Economic growth and freedom the key ingredients for transformation

Freedom is the most important human right. Over the years, people of all nationalities, races and cultures have always migrated from oppressive regimes to countries where they enjoy greater freedom. The most liberal countries – like South Africa on the African continent – attract the most refugees. Liberty gives meaning to human existence; it is what we yearned for when we were under the yoke of apartheid. We sought true freedom; not only civil liberty but also economic liberty.

The end of apartheid increased South Africa’s economic freedom and we moved up the Economic Freedom of the World Report rankings to 46th in the world in the year 2000. After 30 years of an economy that was shrinking at an average rate of one per cent per year, it started growing. This growth was to be expected, as the abolition of initiative-draining, racially-based laws was equivalent to feeding growth hormones to the economy.

The barriers to advancement were suddenly lifted for South Africans of all races. We were finally free to do anything we liked. The days of entering through the backdoor and the ‘Slegs vir Blankes’ (whites only) signs could be forgotten. Besides the civil liberties that freed us from having to skulk around and constantly look over our shoulders, it was the increased economic freedom that spurred the economy.

Forty-one million South Africans could now fill jobs previously reserved for only five million. The sky was the limit for every child born in our free country. Prosperity was within our grasp! How could we not prosper if everyone could finally put their talents to the best possible use?

As we know in 2018, this has not happened. While the world in general, including some of the previously most-oppressed countries, is gaining in economic freedom, South Africa is bucking the trend and intentionally moving in the opposite direction. Our economic freedom ranking has declined from 46th in 2000, to 110th in 2018, and almost 40 per cent of the potential workforce is unemployed. 

How can the collectivists not know that when public enterprises run businesses, such as South African Airways and Eskom, it is bad for consumers and workers as taxpayers? Because state industries are incapable of competing in the market, their political nannies protect them; they prohibit private companies from competing with them, and constantly feed them with extra taxpayer cash when no economic justification exists for doing so. The result is high prices, poor service, excessive taxes, and constant anxiety for workers.

Collectivists say state industries belong to the people, but they refuse to hand them over to these ‘owners’. The Free Market Foundation has long contended that giving ownership of public enterprises to the poorest people in the country would represent real empowerment. We suggested a ‘democracy dividend’ consisting of shares in the public enterprises, and more recently, transferring ownership of hospitals and clinics to the people who work in them, and where appropriate, to the surrounding communities. Utilising the vast assets accumulated by the pre-democracy governments to remedy past wrongs is the best way to empower, without harming the economy for decades to come. 

In the 2018 Economic Freedom of the World Annual Report, South Africa slipped back in the ranking to 110th. Twelve African countries are now above South Africa on the economic freedom rankings. They are Mauritius 8th, Rwanda 40th, Botswana 44th, Uganda 46th, The Gambia 49th, Kenya 61st, Seychelles 58th, Tanzania 79th, Cape Verde 93rd, Zambia 97th, Ghana 98th, Liberia 100th and Swaziland 108th.
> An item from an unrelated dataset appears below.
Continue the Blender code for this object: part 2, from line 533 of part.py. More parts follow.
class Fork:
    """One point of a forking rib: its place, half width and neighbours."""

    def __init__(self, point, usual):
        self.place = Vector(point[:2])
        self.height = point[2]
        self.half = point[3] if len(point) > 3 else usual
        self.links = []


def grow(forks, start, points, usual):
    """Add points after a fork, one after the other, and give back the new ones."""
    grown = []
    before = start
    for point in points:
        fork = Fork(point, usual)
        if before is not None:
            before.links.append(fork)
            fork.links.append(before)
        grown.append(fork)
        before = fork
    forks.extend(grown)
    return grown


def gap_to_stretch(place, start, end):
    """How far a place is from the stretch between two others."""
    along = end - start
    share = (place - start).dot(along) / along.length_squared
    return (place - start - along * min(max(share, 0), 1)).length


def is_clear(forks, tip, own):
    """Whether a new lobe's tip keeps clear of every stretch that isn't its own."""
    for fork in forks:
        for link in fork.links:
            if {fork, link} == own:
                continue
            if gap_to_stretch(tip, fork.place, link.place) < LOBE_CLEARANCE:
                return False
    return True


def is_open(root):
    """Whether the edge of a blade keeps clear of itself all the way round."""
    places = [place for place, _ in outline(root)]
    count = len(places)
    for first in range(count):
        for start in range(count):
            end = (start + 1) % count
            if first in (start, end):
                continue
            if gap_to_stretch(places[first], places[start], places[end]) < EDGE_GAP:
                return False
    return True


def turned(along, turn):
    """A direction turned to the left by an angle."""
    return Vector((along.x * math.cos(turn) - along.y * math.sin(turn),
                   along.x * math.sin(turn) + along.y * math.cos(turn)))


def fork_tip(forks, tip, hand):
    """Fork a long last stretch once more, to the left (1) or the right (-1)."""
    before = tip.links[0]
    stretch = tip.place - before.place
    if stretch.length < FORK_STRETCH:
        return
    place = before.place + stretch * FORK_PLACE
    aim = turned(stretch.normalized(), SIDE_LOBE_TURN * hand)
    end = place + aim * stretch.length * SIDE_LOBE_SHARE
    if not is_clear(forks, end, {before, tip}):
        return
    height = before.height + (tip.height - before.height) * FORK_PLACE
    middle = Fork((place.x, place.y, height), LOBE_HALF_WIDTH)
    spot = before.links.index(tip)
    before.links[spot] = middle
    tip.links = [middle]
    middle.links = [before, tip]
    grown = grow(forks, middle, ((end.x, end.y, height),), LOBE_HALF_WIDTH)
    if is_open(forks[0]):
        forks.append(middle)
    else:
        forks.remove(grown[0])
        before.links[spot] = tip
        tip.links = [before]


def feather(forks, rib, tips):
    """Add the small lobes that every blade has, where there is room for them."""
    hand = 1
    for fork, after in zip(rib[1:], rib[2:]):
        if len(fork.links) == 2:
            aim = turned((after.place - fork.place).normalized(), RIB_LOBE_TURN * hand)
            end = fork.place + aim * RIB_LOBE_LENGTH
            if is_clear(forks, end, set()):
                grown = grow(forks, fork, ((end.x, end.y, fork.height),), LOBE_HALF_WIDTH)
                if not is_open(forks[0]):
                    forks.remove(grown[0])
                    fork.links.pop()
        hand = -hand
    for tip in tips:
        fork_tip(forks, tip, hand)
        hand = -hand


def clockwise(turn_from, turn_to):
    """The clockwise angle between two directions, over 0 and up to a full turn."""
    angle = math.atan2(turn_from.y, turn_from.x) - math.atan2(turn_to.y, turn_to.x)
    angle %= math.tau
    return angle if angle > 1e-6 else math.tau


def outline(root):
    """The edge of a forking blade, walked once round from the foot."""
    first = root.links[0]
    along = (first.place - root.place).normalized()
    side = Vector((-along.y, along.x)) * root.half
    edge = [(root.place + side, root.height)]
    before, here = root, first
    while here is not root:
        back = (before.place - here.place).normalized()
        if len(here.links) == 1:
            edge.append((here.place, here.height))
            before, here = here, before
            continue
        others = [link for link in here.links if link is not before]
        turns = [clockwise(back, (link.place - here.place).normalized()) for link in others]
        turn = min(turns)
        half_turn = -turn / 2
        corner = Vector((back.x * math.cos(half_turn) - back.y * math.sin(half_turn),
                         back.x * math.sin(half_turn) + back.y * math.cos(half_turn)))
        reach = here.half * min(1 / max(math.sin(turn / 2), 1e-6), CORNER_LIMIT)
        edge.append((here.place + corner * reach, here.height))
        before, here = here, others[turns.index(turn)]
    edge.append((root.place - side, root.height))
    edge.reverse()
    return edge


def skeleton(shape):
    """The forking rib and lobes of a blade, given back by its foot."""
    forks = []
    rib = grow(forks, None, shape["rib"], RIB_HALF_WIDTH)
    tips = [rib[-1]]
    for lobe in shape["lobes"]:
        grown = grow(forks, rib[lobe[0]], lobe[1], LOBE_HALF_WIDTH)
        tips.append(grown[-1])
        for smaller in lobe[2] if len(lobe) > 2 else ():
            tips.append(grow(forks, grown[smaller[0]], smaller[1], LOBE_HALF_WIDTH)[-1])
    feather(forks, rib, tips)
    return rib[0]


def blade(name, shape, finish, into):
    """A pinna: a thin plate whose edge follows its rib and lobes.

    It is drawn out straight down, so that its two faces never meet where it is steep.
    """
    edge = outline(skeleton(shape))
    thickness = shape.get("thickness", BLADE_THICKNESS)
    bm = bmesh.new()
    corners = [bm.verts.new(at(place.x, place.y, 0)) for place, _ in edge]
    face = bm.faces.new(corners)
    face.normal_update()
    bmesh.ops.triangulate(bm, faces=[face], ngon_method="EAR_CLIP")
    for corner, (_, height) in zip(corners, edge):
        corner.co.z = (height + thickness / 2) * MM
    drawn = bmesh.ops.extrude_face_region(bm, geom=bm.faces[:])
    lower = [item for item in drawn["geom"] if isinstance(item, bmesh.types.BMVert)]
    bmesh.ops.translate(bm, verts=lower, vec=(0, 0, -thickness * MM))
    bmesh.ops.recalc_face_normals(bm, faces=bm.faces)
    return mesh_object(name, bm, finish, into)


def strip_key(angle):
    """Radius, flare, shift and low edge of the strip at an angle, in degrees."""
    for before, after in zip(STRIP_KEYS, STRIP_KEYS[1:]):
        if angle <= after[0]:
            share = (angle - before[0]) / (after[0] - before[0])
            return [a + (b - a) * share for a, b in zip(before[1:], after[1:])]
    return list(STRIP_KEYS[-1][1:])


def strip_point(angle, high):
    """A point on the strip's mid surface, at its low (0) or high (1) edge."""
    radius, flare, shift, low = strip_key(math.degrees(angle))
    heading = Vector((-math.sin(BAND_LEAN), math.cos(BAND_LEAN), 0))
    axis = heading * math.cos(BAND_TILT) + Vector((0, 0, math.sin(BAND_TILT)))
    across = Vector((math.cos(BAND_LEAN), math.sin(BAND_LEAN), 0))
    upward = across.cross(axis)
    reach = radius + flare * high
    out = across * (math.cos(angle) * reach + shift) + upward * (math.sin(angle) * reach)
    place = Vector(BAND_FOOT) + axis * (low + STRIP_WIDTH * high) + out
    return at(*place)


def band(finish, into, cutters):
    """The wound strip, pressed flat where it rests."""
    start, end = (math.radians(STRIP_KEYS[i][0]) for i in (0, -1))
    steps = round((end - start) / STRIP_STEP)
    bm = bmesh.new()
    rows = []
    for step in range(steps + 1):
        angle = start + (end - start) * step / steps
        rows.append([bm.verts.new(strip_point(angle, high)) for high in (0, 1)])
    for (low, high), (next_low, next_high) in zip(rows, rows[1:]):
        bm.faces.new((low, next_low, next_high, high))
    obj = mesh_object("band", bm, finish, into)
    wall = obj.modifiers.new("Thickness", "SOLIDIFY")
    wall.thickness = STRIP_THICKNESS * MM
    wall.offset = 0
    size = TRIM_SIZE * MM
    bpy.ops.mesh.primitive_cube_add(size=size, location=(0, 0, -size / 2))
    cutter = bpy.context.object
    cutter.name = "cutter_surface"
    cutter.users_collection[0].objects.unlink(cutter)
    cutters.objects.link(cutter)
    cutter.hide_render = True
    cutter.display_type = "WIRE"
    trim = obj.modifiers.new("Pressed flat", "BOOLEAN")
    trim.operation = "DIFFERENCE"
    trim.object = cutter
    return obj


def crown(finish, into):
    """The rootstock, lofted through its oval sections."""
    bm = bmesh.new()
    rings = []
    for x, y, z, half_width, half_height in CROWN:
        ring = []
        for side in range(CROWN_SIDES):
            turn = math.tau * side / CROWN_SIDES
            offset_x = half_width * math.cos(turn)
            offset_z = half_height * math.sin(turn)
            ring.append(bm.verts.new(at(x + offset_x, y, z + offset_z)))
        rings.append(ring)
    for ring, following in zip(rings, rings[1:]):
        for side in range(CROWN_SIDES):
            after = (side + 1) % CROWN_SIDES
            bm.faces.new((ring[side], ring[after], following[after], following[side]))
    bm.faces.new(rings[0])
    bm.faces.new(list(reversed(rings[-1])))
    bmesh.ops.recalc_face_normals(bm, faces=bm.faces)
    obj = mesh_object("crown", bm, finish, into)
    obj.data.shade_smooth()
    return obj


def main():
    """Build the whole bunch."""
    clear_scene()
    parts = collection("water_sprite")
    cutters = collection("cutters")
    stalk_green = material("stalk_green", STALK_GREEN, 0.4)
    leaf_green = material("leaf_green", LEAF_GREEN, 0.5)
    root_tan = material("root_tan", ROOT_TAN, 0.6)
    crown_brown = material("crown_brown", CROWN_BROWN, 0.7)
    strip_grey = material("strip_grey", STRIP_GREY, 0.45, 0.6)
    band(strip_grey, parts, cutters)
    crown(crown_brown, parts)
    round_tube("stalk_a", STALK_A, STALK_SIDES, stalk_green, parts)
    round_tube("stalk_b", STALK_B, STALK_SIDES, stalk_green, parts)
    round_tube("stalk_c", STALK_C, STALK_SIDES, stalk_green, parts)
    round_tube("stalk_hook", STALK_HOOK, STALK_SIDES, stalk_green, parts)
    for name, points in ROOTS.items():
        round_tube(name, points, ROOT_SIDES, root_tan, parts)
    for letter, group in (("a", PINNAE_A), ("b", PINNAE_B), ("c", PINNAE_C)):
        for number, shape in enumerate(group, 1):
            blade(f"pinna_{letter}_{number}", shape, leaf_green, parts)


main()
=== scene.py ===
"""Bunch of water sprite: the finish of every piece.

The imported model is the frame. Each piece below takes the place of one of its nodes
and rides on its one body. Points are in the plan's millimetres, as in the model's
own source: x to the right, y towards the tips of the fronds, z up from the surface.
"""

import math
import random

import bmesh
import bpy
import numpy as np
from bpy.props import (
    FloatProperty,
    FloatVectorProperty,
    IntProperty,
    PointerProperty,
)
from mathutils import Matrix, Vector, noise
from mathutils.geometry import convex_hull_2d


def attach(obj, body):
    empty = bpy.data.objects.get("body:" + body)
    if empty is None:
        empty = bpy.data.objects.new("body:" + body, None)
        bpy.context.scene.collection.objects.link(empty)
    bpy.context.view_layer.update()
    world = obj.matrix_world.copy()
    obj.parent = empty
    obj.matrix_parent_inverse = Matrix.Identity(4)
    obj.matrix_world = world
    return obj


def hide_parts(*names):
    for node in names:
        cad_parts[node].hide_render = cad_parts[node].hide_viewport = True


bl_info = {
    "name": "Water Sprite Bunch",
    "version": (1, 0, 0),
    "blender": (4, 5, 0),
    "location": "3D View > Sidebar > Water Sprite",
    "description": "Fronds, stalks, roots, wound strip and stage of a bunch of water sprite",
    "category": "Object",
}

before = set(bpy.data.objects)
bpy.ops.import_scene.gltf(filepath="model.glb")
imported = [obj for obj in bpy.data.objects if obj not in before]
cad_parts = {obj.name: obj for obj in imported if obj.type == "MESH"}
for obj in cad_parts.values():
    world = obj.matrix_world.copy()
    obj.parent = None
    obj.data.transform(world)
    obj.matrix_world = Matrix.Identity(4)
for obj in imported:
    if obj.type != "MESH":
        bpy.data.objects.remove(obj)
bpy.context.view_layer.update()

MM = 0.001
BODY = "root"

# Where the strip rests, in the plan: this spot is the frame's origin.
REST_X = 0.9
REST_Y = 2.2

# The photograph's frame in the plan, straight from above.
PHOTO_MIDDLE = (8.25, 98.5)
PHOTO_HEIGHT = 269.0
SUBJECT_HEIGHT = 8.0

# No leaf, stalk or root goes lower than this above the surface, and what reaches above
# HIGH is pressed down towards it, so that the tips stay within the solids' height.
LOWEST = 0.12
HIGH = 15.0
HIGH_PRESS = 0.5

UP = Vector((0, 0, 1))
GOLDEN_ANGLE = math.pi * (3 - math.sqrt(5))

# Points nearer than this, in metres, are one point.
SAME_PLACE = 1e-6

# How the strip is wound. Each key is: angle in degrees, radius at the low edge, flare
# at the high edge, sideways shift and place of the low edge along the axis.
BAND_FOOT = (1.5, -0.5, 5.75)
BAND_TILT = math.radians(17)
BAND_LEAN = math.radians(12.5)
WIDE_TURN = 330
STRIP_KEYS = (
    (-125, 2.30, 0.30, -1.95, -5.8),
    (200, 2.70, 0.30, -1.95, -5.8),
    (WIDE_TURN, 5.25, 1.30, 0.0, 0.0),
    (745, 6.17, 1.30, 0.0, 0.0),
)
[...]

South Africans should be concerned about this slippage in our economic freedom ranking for two reasons. The first is that  the measures of human welfare show that the citizens of economically freer countries are better off than those in less free countries. In freer economies, incomes are higher, economic growth is higher, more people are employed, life expectancy is greater, infant mortality is lower, there is less corruption, and the people have greater political rights and civil liberties. The second is that freer economies attract more investment capital, which is necessary to increase economic growth and improve the incomes of the poorest members of our society.

Collectivist claims that the ‘working class’ is better off in command economies with high levels of government ownership and control of economic activity are wrong. The truth is just the opposite as the figures clearly show. Simply visit the top five free economies: Hong Kong, Singapore, New Zealand, Switzerland, and Ireland to understand why they are more desirable places to live and work in than the bottom five countries: Syria, Algeria, Argentina, Libya, and Venezuela. Argentina is the saddest example among the least free economies. In 1913 it had the 10th highest per capita income in the world, ahead of France, Germany and Italy. In the past 100 years it has been the victim of successive command economy governments following poor economic policies and its relative income per capita is less than half what it was in its golden days. An example not to be followed.

Free economies do not come about by chance. They are the result of the conscious creation of an environment that is conducive to a high level of entrepreneurial activity and that has a minimum of bureaucratic red tape. The key ingredients of economic freedom are: personal choice, voluntary exchange coordinated by markets, freedom to enter and compete in markets, and protection of persons and their property from aggression.

Temba A Nolutshungu is a Director of the Free Market Foundation.